A recent community effort to produce a Catlins Catchment Action Plan resulted in a small fund - $100,000 - from ORC for the most important community-led actions. Just over half of it has gone towards the imminent plan to manage pests.

The plan is being prepared by Catlins Pest Management, set up specifically to help lead strategic thinking and planning to control pests in the Catlins.

It is run by the directors of Leith Contractors, a respected and iwi-owned, Catlins-based firm.

The father and son team, Tony and Vincent Leith, each have more than 30 years’ experience of pest control across the southern half of the South Island, dating back to the early 1990s.

They say pest control initiatives that they have worked under in the past have helped to knock pest numbers down for a while, including lowering Tb risk, but do not fix the problem long-term: things eventually revert to square one.

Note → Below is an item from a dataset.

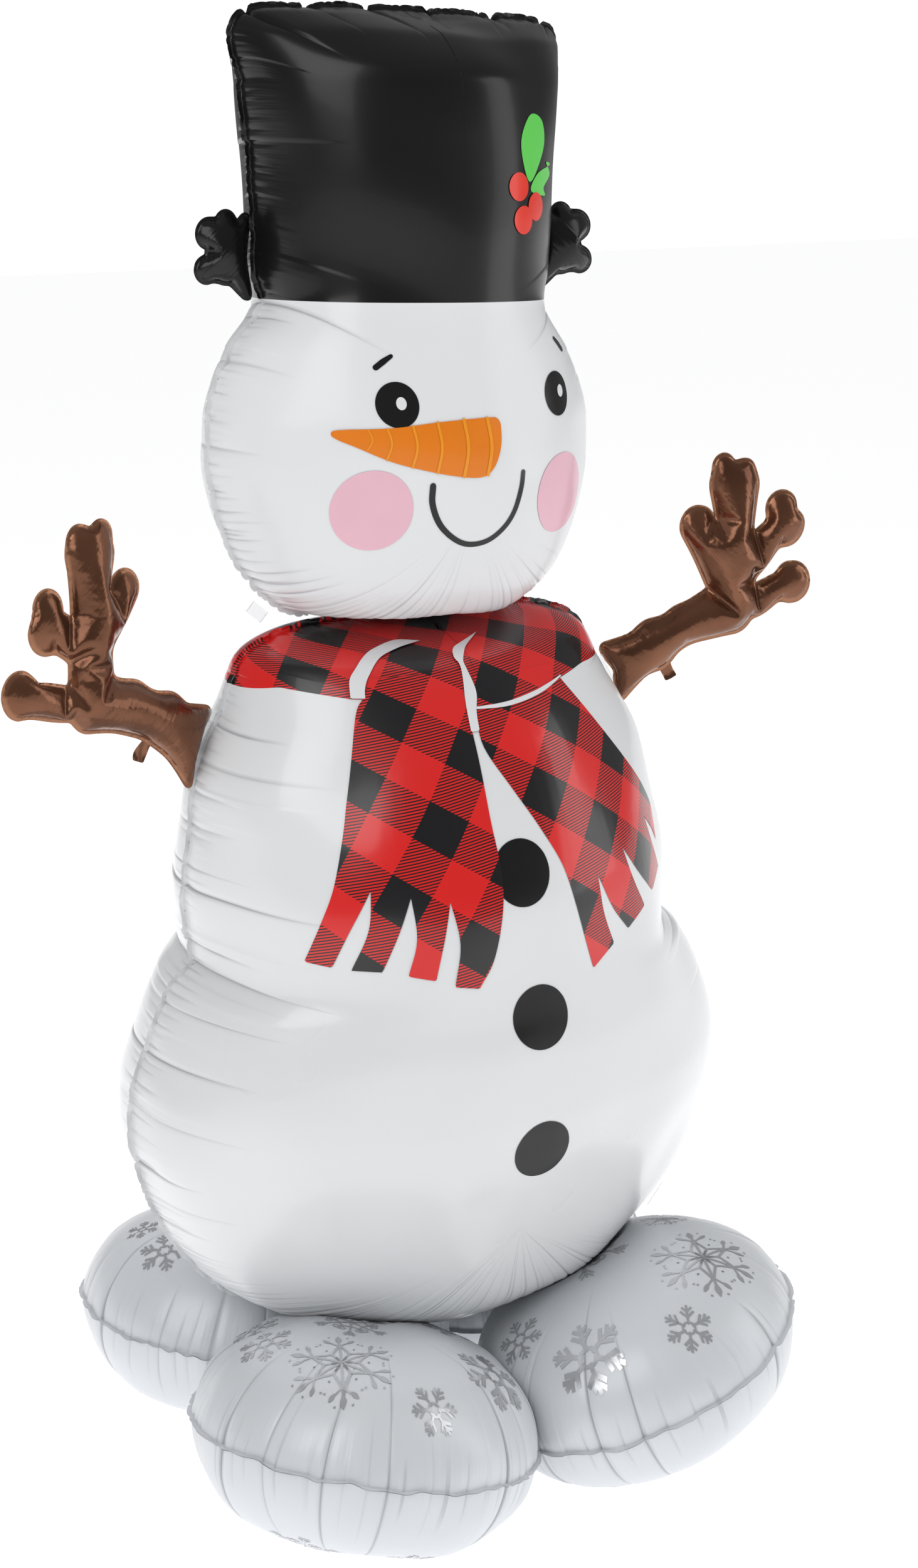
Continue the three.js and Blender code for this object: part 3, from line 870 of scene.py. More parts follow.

Vincent Leith hopes the pest plan will lead to "meaningful, continual, long-term, not fragmented pest control with good collaboration - everyone knowing what is going on and money spent in the right way".

Landscape-scale pest management and control would enable good outcomes including supporting sustainable jobs, improved biodiversity, the fight against the spread of Tb and include mana whenua inputs.

The plan, which aims to identify the priority pests and priority areas to tackle, was being prepared with "as much feedback as possible" from the Otago Catlins community, mana whenua, government agencies, other non-governmental organisations, stakeholders and landowners.

He hopes there will be a similar plan for the southern part of the Catlins, with Environment Southland involvement.

Vincent has a personal dream, and it is big. He pictures an end game of radically reduced pests and a fence around the Catlins.

It would have breaks for roads and rivers and would not stop all pests, but would help slow re-entry, particularly of deer and possums.

"Things need to change. This can’t be brushed aside and we will get there. We absolutely will ... But first, let’s do the control and get the pest numbers down."